══ INPUT ROWS

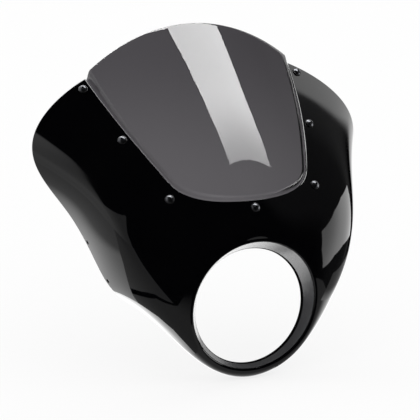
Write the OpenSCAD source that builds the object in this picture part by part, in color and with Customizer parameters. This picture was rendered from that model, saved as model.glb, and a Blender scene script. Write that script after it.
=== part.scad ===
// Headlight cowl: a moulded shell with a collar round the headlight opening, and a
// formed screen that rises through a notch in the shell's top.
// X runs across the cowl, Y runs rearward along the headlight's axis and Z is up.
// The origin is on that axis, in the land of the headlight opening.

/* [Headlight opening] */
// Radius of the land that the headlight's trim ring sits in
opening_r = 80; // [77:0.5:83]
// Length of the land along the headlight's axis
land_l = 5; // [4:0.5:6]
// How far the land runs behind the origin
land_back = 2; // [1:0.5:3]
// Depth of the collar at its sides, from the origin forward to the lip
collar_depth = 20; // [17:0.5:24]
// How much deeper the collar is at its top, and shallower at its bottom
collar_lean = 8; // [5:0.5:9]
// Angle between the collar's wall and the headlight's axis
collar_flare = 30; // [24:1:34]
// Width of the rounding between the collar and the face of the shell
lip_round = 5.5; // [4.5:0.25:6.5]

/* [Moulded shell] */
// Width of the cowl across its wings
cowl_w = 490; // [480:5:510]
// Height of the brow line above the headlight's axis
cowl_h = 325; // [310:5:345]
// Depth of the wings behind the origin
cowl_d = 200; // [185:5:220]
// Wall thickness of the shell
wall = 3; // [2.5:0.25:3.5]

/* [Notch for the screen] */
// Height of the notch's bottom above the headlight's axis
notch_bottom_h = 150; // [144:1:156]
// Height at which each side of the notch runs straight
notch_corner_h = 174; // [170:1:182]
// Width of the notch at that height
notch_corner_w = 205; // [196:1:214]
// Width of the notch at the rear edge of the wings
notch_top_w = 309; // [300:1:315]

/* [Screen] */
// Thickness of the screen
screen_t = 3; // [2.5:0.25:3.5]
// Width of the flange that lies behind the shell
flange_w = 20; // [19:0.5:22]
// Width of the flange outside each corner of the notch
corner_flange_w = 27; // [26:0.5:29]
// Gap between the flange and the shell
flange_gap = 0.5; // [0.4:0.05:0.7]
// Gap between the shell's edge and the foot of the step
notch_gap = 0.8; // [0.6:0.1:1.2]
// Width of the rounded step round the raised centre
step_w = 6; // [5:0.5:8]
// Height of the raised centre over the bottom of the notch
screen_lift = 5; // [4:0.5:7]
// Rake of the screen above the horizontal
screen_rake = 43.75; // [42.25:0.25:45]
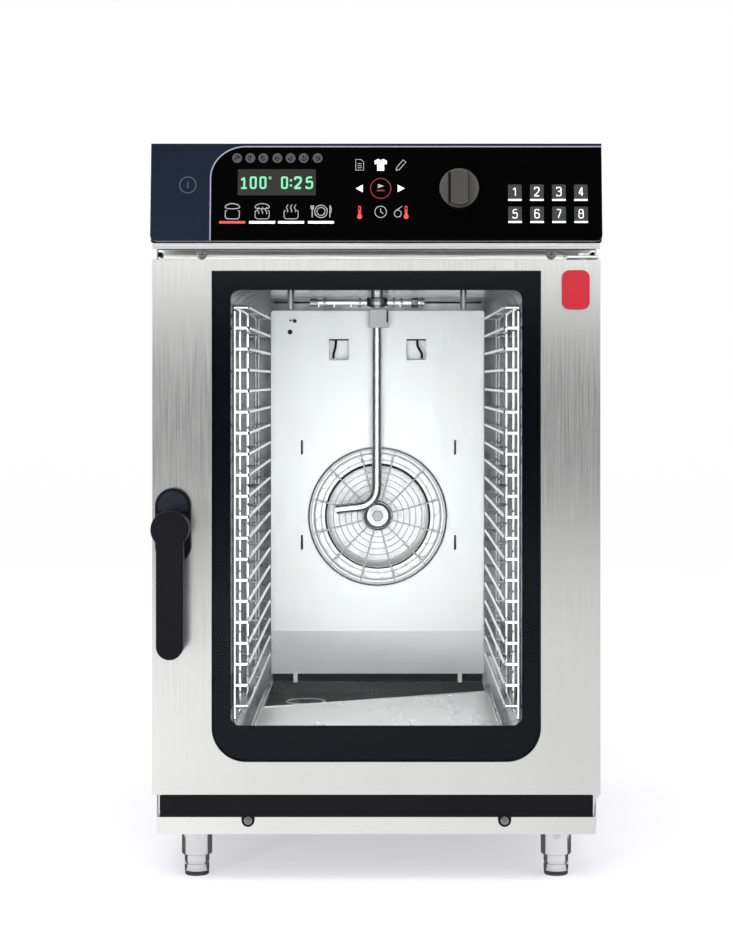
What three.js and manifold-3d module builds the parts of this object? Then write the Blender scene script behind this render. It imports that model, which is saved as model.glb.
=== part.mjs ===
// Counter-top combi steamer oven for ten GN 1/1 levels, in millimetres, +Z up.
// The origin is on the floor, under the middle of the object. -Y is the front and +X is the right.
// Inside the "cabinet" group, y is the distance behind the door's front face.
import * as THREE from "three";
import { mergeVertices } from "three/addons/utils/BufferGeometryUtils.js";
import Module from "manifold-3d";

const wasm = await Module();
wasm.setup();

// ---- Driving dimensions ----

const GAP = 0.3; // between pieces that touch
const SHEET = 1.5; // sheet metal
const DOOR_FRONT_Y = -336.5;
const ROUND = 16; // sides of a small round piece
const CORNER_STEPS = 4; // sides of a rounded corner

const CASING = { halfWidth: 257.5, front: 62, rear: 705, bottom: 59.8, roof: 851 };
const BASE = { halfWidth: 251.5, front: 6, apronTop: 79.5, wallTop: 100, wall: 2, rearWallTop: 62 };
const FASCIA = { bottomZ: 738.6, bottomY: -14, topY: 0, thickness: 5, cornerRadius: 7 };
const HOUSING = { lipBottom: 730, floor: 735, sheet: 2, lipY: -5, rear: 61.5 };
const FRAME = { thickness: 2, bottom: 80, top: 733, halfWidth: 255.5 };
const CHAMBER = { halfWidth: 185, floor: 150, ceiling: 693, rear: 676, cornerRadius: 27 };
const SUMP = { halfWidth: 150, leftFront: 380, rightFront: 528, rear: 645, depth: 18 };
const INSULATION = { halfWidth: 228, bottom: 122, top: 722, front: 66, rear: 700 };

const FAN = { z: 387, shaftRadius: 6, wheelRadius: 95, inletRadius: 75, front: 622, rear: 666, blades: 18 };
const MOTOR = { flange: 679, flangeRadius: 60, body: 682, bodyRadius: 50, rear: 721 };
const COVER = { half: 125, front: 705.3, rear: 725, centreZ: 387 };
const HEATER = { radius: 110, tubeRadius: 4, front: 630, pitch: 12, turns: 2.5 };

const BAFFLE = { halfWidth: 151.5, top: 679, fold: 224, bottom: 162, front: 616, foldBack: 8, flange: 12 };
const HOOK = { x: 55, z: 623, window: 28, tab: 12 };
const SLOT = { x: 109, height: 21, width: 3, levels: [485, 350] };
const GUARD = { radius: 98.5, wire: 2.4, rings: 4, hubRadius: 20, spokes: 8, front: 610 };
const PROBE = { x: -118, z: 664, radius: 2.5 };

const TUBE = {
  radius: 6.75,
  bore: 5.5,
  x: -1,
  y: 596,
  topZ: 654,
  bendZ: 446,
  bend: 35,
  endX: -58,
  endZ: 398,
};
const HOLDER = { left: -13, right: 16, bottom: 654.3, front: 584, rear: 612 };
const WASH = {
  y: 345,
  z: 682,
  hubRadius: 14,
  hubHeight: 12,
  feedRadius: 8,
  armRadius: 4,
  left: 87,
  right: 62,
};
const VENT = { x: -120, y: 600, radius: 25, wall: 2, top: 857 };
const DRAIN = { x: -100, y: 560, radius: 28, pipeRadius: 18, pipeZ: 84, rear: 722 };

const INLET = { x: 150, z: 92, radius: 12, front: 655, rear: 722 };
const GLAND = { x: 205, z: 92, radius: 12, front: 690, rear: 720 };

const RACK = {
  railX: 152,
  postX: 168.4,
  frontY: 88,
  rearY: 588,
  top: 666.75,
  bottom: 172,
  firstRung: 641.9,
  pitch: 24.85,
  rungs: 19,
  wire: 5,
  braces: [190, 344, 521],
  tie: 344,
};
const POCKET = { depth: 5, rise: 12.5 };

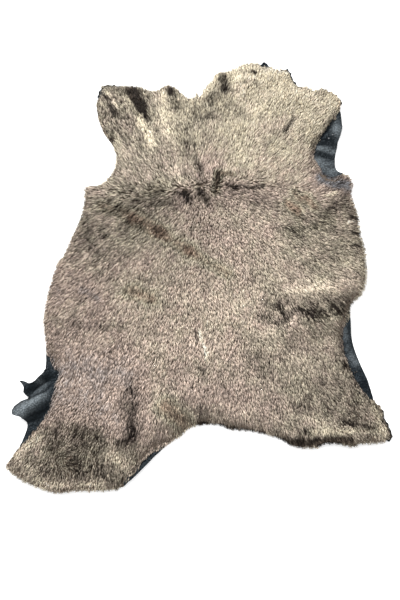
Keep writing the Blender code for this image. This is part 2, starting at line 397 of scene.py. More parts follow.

════

- _REQUIREMENTS_
Go back to the listing above and please repeat it exactly.

- _FULL ANSWER_
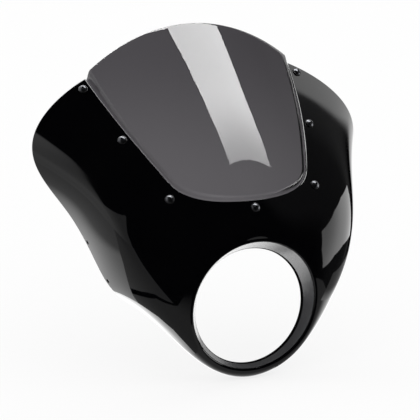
Write the OpenSCAD source that builds the object in this picture part by part, in color and with Customizer parameters. This picture was rendered from that model, saved as model.glb, and a Blender scene script. Write that script after it.
=== part.scad ===
// Headlight cowl: a moulded shell with a collar round the headlight opening, and a
// formed screen that rises through a notch in the shell's top.
// X runs across the cowl, Y runs rearward along the headlight's axis and Z is up.
// The origin is on that axis, in the land of the headlight opening.

/* [Headlight opening] */
// Radius of the land that the headlight's trim ring sits in
opening_r = 80; // [77:0.5:83]
// Length of the land along the headlight's axis
land_l = 5; // [4:0.5:6]
// How far the land runs behind the origin
land_back = 2; // [1:0.5:3]
// Depth of the collar at its sides, from the origin forward to the lip
collar_depth = 20; // [17:0.5:24]
// How much deeper the collar is at its top, and shallower at its bottom
collar_lean = 8; // [5:0.5:9]
// Angle between the collar's wall and the headlight's axis
collar_flare = 30; // [24:1:34]
// Width of the rounding between the collar and the face of the shell
lip_round = 5.5; // [4.5:0.25:6.5]

/* [Moulded shell] */
// Width of the cowl across its wings
cowl_w = 490; // [480:5:510]
// Height of the brow line above the headlight's axis
cowl_h = 325; // [310:5:345]
// Depth of the wings behind the origin
cowl_d = 200; // [185:5:220]
// Wall thickness of the shell
wall = 3; // [2.5:0.25:3.5]

/* [Notch for the screen] */
// Height of the notch's bottom above the headlight's axis
notch_bottom_h = 150; // [144:1:156]
// Height at which each side of the notch runs straight
notch_corner_h = 174; // [170:1:182]
// Width of the notch at that height
notch_corner_w = 205; // [196:1:214]
// Width of the notch at the rear edge of the wings
notch_top_w = 309; // [300:1:315]

/* [Screen] */
// Thickness of the screen
screen_t = 3; // [2.5:0.25:3.5]
// Width of the flange that lies behind the shell
flange_w = 20; // [19:0.5:22]
// Width of the flange outside each corner of the notch
corner_flange_w = 27; // [26:0.5:29]
// Gap between the flange and the shell
flange_gap = 0.5; // [0.4:0.05:0.7]
// Gap between the shell's edge and the foot of the step
notch_gap = 0.8; // [0.6:0.1:1.2]
// Width of the rounded step round the raised centre
step_w = 6; // [5:0.5:8]
// Height of the raised centre over the bottom of the notch
screen_lift = 5; // [4:0.5:7]
// Rake of the screen above the horizontal
screen_rake = 43.75; // [42.25:0.25:45]
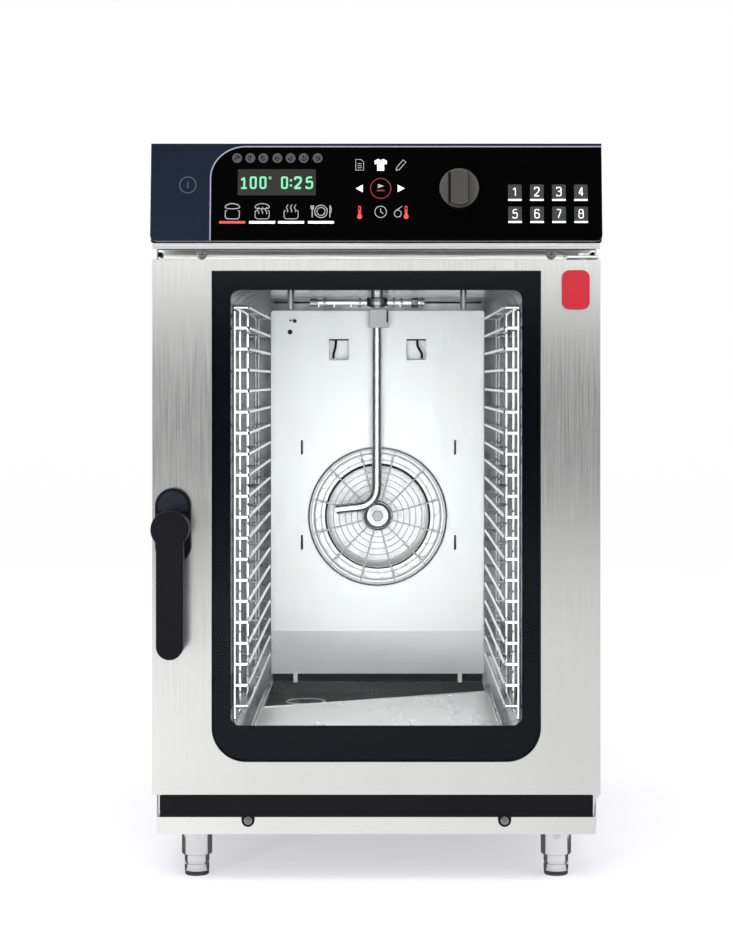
What three.js and manifold-3d module builds the parts of this object? Then write the Blender scene script behind this render. It imports that model, which is saved as model.glb.
=== part.mjs ===
// Counter-top combi steamer oven for ten GN 1/1 levels, in millimetres, +Z up.
// The origin is on the floor, under the middle of the object. -Y is the front and +X is the right.
// Inside the "cabinet" group, y is the distance behind the door's front face.
import * as THREE from "three";
import { mergeVertices } from "three/addons/utils/BufferGeometryUtils.js";
import Module from "manifold-3d";

const wasm = await Module();
wasm.setup();

// ---- Driving dimensions ----

const GAP = 0.3; // between pieces that touch
const SHEET = 1.5; // sheet metal
const DOOR_FRONT_Y = -336.5;
const ROUND = 16; // sides of a small round piece
const CORNER_STEPS = 4; // sides of a rounded corner

const CASING = { halfWidth: 257.5, front: 62, rear: 705, bottom: 59.8, roof: 851 };
const BASE = { halfWidth: 251.5, front: 6, apronTop: 79.5, wallTop: 100, wall: 2, rearWallTop: 62 };
const FASCIA = { bottomZ: 738.6, bottomY: -14, topY: 0, thickness: 5, cornerRadius: 7 };
const HOUSING = { lipBottom: 730, floor: 735, sheet: 2, lipY: -5, rear: 61.5 };
const FRAME = { thickness: 2, bottom: 80, top: 733, halfWidth: 255.5 };
const CHAMBER = { halfWidth: 185, floor: 150, ceiling: 693, rear: 676, cornerRadius: 27 };
const SUMP = { halfWidth: 150, leftFront: 380, rightFront: 528, rear: 645, depth: 18 };
const INSULATION = { halfWidth: 228, bottom: 122, top: 722, front: 66, rear: 700 };

const FAN = { z: 387, shaftRadius: 6, wheelRadius: 95, inletRadius: 75, front: 622, rear: 666, blades: 18 };
const MOTOR = { flange: 679, flangeRadius: 60, body: 682, bodyRadius: 50, rear: 721 };
const COVER = { half: 125, front: 705.3, rear: 725, centreZ: 387 };
const HEATER = { radius: 110, tubeRadius: 4, front: 630, pitch: 12, turns: 2.5 };

const BAFFLE = { halfWidth: 151.5, top: 679, fold: 224, bottom: 162, front: 616, foldBack: 8, flange: 12 };
const HOOK = { x: 55, z: 623, window: 28, tab: 12 };
const SLOT = { x: 109, height: 21, width: 3, levels: [485, 350] };
const GUARD = { radius: 98.5, wire: 2.4, rings: 4, hubRadius: 20, spokes: 8, front: 610 };
const PROBE = { x: -118, z: 664, radius: 2.5 };

const TUBE = {
  radius: 6.75,
  bore: 5.5,
  x: -1,
  y: 596,
  topZ: 654,
  bendZ: 446,
  bend: 35,
  endX: -58,
  endZ: 398,
};
const HOLDER = { left: -13, right: 16, bottom: 654.3, front: 584, rear: 612 };
const WASH = {
  y: 345,
  z: 682,
  hubRadius: 14,
  hubHeight: 12,
  feedRadius: 8,
  armRadius: 4,
  left: 87,
  right: 62,
};
const VENT = { x: -120, y: 600, radius: 25, wall: 2, top: 857 };
const DRAIN = { x: -100, y: 560, radius: 28, pipeRadius: 18, pipeZ: 84, rear: 722 };

const INLET = { x: 150, z: 92, radius: 12, front: 655, rear: 722 };
const GLAND = { x: 205, z: 92, radius: 12, front: 690, rear: 720 };

const RACK = {
  railX: 152,
  postX: 168.4,
  frontY: 88,
  rearY: 588,
  top: 666.75,
  bottom: 172,
  firstRung: 641.9,
  pitch: 24.85,
  rungs: 19,
  wire: 5,
  braces: [190, 344, 521],
  tie: 344,
};
const POCKET = { depth: 5, rise: 12.5 };

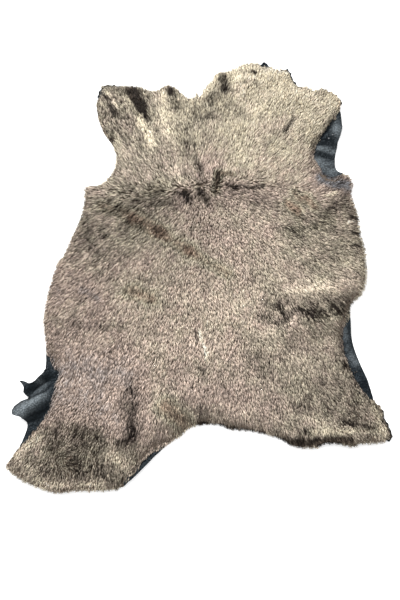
Keep writing the Blender code for this image. This is part 2, starting at line 397 of scene.py. More parts follow.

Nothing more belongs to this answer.